À GUSTAVE FLAUBERT, À CROISSET


Nohant, 16 janvier 1875.


Moi aussi, cher ami, je t’embrasse au commencement de l’année et te la souhaite tolérable, puisque tu ne veux plus entendre parler du mythe bonheur. Tu admires ma sérénité ; elle ne vient pas de mon fonds, elle vient de la nécessité où je suis de ne plus penser qu’aux autres. Il n’est que temps, la vieillesse marche et la mort me pousse par les deux épaules.

Je suis encore, sinon nécessaire, du moins extrêmement utile aux miens, et j’irai tant que j’aurai un souffle, pensant, parlant, travaillant pour eux.

Le devoir est le maître des maîtres, c’est le vrai Zeus des temps modernes, fils du Temps et devenu son maître. Il est celui qui vit et agit en dehors de toutes les agitations du monde. Il ne raisonne pas, il ne discute pas. Il examine sans effroi ; il marche sans regarder derrière lui ; Cronos le stupide avalait des pierres, Zeus les brise avec la foudre, et, la foudre, c’est la volonté. Je ne suis donc pas un philosophe, je suis un serviteur de Zeus, qui ôte la moitié de leur âme aux esclaves, mais qui la laisse entière aux braves.

Je n’ai plus le loisir de penser à moi, de rêver aux choses décourageantes, de désespérer de l’espèce humaine, de regarder mes douleurs et mes joies passées et d’appeler la mort.

Parbleu ! si on était égoïste, on la verrait venir avec joie ; c’est si commode de dormir dans le néant, ou de s’éveiller à une vie meilleure ! car elle ouvre ces deux hypothèses ou, pour mieux dire, cette antithèse.

Mais, pour qui doit travailler encore, elle ne doit pas être appelée avant l’heure où l’épuisement ouvrira les portes de la liberté.

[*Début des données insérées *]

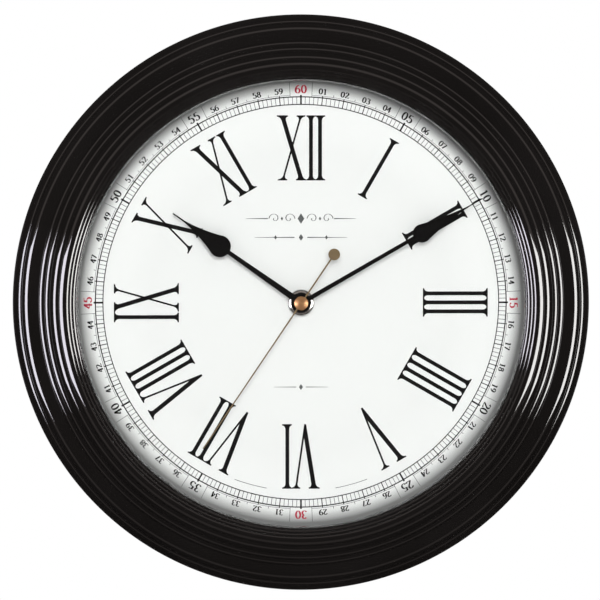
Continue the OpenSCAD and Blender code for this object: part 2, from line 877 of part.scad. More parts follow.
module setting_knob() {
    knob_t = movement_gap - 2.4;
    knob_z = movement_z - 0.6 - knob_t;
    grips = 20;
    color([0.93, 0.93, 0.9])
    stand() {
        translate([setting_at[0], setting_at[1], knob_z])
            linear_extrude(knob_t)
                polygon([for (i = [0:grips - 1], k = [0:3])
                    polar(knob_r - (k < 2 ? 0 : 0.5), (i + k / 4) * 360 / grips)]);
        rod(setting_at, knob_z + knob_t - eps, minute_pinion_z, setting_r);
        gear(setting_at, minute_pinion_z - 0.1, wheel_t + 0.2, setting_teeth, motion_module,
            setting_phase);
        rod(setting_at, minute_pinion_z + wheel_t, pivot_front, pivot_r);
    }
}

// --- Hands -----------------------------------------------------------------------

// One hand, pointing up: a tapered arm, a drop and a tip, on a round boss. widths are
// those of the arm at the boss, of the arm at the drop and of the tip.
module drop_hand(tip, drop_y, drop_r, boss, bore, widths) {
    foot = widths[0] / 2;
    neck = widths[1] / 2;
    difference() {
        union() {
            cylinder(h = hand_t, r = boss, $fn = 72);
            linear_extrude(hand_t)
                polygon([[-foot, 0], [-neck, drop_y], [neck, drop_y], [foot, 0]]);
            translate([0, drop_y, 0])
                cylinder(h = hand_t, r = drop_r, $fn = 72);
            linear_extrude(hand_t)
                polygon(drop_tip(tip, drop_y, drop_r, widths[2]));
        }
        translate([0, 0, -1])
            cylinder(h = hand_t + 2, r = bore, $fn = small_fn);
    }
}

// Sides that start just inside the drop and draw in to the tip with a hollow curve
function drop_tip(tip, drop_y, drop_r, tip_w) =
    let(steps = 14, low = drop_y + drop_r * 0.17, run = tip - low,
        side = [for (i = [0:steps]) let(t = i / steps)
            [max(tip_w / 2, drop_r * 0.98 * pow(1 - t, 1.9)), low + t * run]])
    concat(side, [for (i = [steps:-1:0]) [-side[i][0], side[i][1]]]);

module hour_hand() {
    tip = opening_r - hour_tip_gap;
    color([0.04, 0.04, 0.04])
    stand()
        translate([0, 0, hour_hand_z])
            rotate([0, 0, -hour_angle])
                drop_hand(tip, tip * hour_drop_share, hour_drop_r, hour_pipe_r + hour_boss_w,
                    hour_pipe_r + seat_gap, hour_arm);
}

module hour_collar() {
    color([0.04, 0.04, 0.04])
    stand()
        ring(hour_collar_z, collar_t, hour_pipe_r + collar_w, hour_pipe_r + seat_gap, small_fn);
}

module minute_hand() {
    tip = opening_r - minute_tip_gap;
    color([0.04, 0.04, 0.04])
    stand()
        translate([0, 0, minute_hand_z])
            rotate([0, 0, -minute_angle])
                drop_hand(tip, tip * minute_drop_share, minute_drop_r,
                    minute_pipe_r + minute_boss_w, minute_pipe_r + seat_gap, minute_arm);
}

module minute_collar() {
    color([0.04, 0.04, 0.04])
    stand()
        ring(minute_collar_z, collar_t, minute_pipe_r + collar_w, minute_pipe_r + seat_gap,
            small_fn);
}

module second_hand() {
    tip = opening_r - second_tip_gap;
    tail = 31.2;
    tail_r = 3.1;
    boss = 2.2;
    tip_share = 0.35;
    color([0.54, 0.45, 0.31])
    stand()
        translate([0, 0, second_hand_z])
            difference() {
                rotate([0, 0, -second_angle]) {
                    linear_extrude(second_t)
                        polygon([[-second_w / 2, -tail], [-second_w * tip_share, tip],
                            [second_w * tip_share, tip], [second_w / 2, -tail]]);
                    cylinder(h = second_t, r = boss, $fn = small_fn);
                    translate([0, -tail, 0])
                        cylinder(h = second_t, r = tail_r, $fn = small_fn);
                }
                translate([0, 0, -1])
                    cylinder(h = second_t + 2, r = second_arbor_r + seat_gap, $fn = small_fn);
            }
}

module second_cap() {
    color([0.75, 0.55, 0.35])
    stand()
        difference() {
            rotate_extrude($fn = 72)
                intersection() {
                    translate([0, cap_z + cap_h - cap_dome_r])
                        circle(r = cap_dome_r, $fn = 96);
                    translate([0, cap_z])
                        square([cap_r, cap_h + 1]);
                }
            rod([0, 0], cap_z - 1, cap_z + arbor_in_cap + seat_gap, second_arbor_r + seat_gap);
        }
}

case_frame();
lens_gasket();
lens_glass();
spacer_ring();
dial();
back_plate();
back_screws();
hanger_plate();
hanger_screws();
movement_case();
movement_cover();
train_bridge();
centre_bush();
rubber_washer();
nut_washer();
hand_nut();
stator();
coil_bobbin();
coil_winding();
circuit_board();
quartz_crystal();
chip_cap();
contact_positive();
contact_negative();
battery();
rotor_pinion();
rotor_magnet();
step_wheel();
second_wheel();
third_wheel();
centre_wheel();
minute_pipe();
motion_wheel();
hour_wheel();
setting_knob();
hour_hand();
hour_collar();
minute_hand();
minute_collar();
second_hand();
second_cap();
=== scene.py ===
"""Looks of a round wall clock: materials, dial printing, light and camera."""

import json
import math

import bpy
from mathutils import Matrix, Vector
from mathutils.geometry import tessellate_polygon


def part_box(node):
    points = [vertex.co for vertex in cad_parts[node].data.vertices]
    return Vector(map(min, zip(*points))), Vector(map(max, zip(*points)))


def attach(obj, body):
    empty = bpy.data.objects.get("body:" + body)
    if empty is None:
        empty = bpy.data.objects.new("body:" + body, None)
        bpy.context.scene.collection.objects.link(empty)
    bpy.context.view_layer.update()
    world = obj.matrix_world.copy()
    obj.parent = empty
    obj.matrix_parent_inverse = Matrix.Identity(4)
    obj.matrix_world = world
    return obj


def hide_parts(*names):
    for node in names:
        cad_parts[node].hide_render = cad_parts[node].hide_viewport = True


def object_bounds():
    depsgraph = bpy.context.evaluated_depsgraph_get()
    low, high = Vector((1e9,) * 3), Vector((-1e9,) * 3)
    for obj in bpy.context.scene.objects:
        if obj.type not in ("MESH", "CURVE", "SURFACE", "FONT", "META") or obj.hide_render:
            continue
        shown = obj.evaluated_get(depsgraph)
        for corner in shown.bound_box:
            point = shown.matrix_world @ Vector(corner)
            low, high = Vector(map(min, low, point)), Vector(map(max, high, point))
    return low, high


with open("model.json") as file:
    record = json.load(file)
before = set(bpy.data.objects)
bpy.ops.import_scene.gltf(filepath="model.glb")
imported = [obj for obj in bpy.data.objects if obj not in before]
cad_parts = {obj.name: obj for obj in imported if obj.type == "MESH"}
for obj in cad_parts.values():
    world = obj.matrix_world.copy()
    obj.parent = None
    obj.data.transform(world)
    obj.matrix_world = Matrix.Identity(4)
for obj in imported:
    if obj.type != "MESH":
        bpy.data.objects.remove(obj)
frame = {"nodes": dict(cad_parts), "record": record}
cad_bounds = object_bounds()
nodes = frame["nodes"]

MM = 0.001
DIAL_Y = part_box("dial")[0].y  # the dial's printed face; the viewer is on its -Y side
INK_T = 0.02 * MM  # how far the ink stands proud of the dial
INK_SINK = 0.01 * MM  # how far its back lies inside the dial


# --- Node helpers ------------------------------------------------------------------

class Shader:
    """A material's node tree, with short names for the nodes that most finishes use.
    Scales are per metre; bump distances are in metres."""

    def __init__(self, name):
        self.mat = bpy.data.materials.new(name)
        self.mat.use_nodes = True
        self.tree = self.mat.node_tree
        self.bsdf = self.tree.nodes["Principled BSDF"]
        self.coords = self.add("ShaderNodeTexCoord").outputs["Object"]

    def add(self, kind, **settings):
        node = self.tree.nodes.new(kind)
        for key, value in settings.items():
            setattr(node, key, value)
        return node

    def link(self, source, target):
        self.tree.links.new(source, target)

    def set(self, **values):
        for key, value in values.items():
            self.bsdf.inputs[key.replace("_", " ")].default_value = value

    def stretched(self, scale):
        node = self.add("ShaderNodeMapping")
        node.inputs["Scale"].default_value = scale
        self.link(self.coords, node.inputs["Vector"])
        return node.outputs["Vector"]

    def noise(self, scale, detail=3.0, vector=None, roughness=0.5):
        node = self.add("ShaderNodeTexNoise")
        node.inputs["Scale"].default_value = scale
        node.inputs["Detail"].default_value = detail
        node.inputs["Roughness"].default_value = roughness
        self.link(vector or self.coords, node.inputs["Vector"])
        return node.outputs["Fac"]

    def ramp(self, value, stops):
        node = self.add("ShaderNodeValToRGB")
        elements = node.color_ramp.elements
        while len(elements) < len(stops):
            elements.new(0.5)
        for element, (at, colour) in zip(elements, stops):
            element.position = at
            element.color = (*colour, 1.0)
        self.link(value, node.inputs["Fac"])
        return node.outputs["Color"]

    def spread(self, value, low, high, span=(0.3, 0.7)):
        """Maps value, as it runs over span, to low..high."""
        node = self.add("ShaderNodeMapRange")
        node.inputs["From Min"].default_value = span[0]
        node.inputs["From Max"].default_value = span[1]
        node.inputs["To Min"].default_value = low
        node.inputs["To Max"].default_value = high
        self.link(value, node.inputs["Value"])
        return node.outputs["Result"]

    def bump(self, height, distance, strength=1.0, normal=None):
        node = self.add("ShaderNodeBump")
        node.inputs["Strength"].default_value = strength
        node.inputs["Distance"].default_value = distance
        self.link(height, node.inputs["Height"])
        if normal is not None:
            self.link(normal, node.inputs["Normal"])
        self.link(node.outputs["Normal"], self.bsdf.inputs["Normal"])
        return node.outputs["Normal"]

    def radius(self, centre=(0, 0)):
        """Distance from the axis that runs along Y through centre."""
        shift = self.add("ShaderNodeVectorMath", operation="SUBTRACT")
        shift.inputs[1].default_value = (centre[0], 0, centre[1])
        self.link(self.coords, shift.inputs[0])
        flat = self.add("ShaderNodeVectorMath", operation="MULTIPLY")
        flat.inputs[1].default_value = (1, 0, 1)
        self.link(shift.outputs["Vector"], flat.inputs[0])
        length = self.add("ShaderNodeVectorMath", operation="LENGTH")
        self.link(flat.outputs["Vector"], length.inputs[0])
        return length.outputs["Value"]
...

Il t’a manqué d’avoir des enfants. C’est la punition de ceux qui veulent être trop indépendants ; mais cette souffrance est encore une gloire pour ceux qui se vouent à Apollon. Ne te plains donc pas d’avoir à piocher et peins-nous ton martyre ; il y a un beau livre à faire là-dessus.

Renan désespère, dis-tu ; moi, je ne crois pas cela : je crois qu’il souffre, comme tous ceux qui voient haut et loin ; mais il doit avoir des forces en proportion de sa vue. Napoléon (Jérôme) partage ses idées, il fait bien s’il les partage toutes. Il m’a écrit une très sage et bonne lettre. Il voit maintenant le salut relatif dans une république sage, et, moi, je la crois encore possible. Elle sera très bourgeoise et peu idéale, mais il faut bien commencer par le commencement. Nous autres artistes, nous n’avons point de patience. Nous voulons tout de suite l’abbaye de Thélème ; mais, avant de dire : « Fais ce que veux ! » il faudra passer par : « Fais ce que peux ! »

Je t’aime et je t’embrasse de tout mon cœur. Mes enfants grands et petits se joignent à moi.

Pas de faiblesse, allons ! Nous devons tous exemple à nos amis, à nos proches, à nos concitoyens. Et moi, crois-tu donc que je n’aie pas besoin d’aide et de soutien dans ma longue tâche, qui n’est pas finie ? N’aimes-tu plus personne, pas même ton vieux troubadour, qui toujours chante, et pleure souvent, mais qui s’en cache, comme font les chats pour mourir ?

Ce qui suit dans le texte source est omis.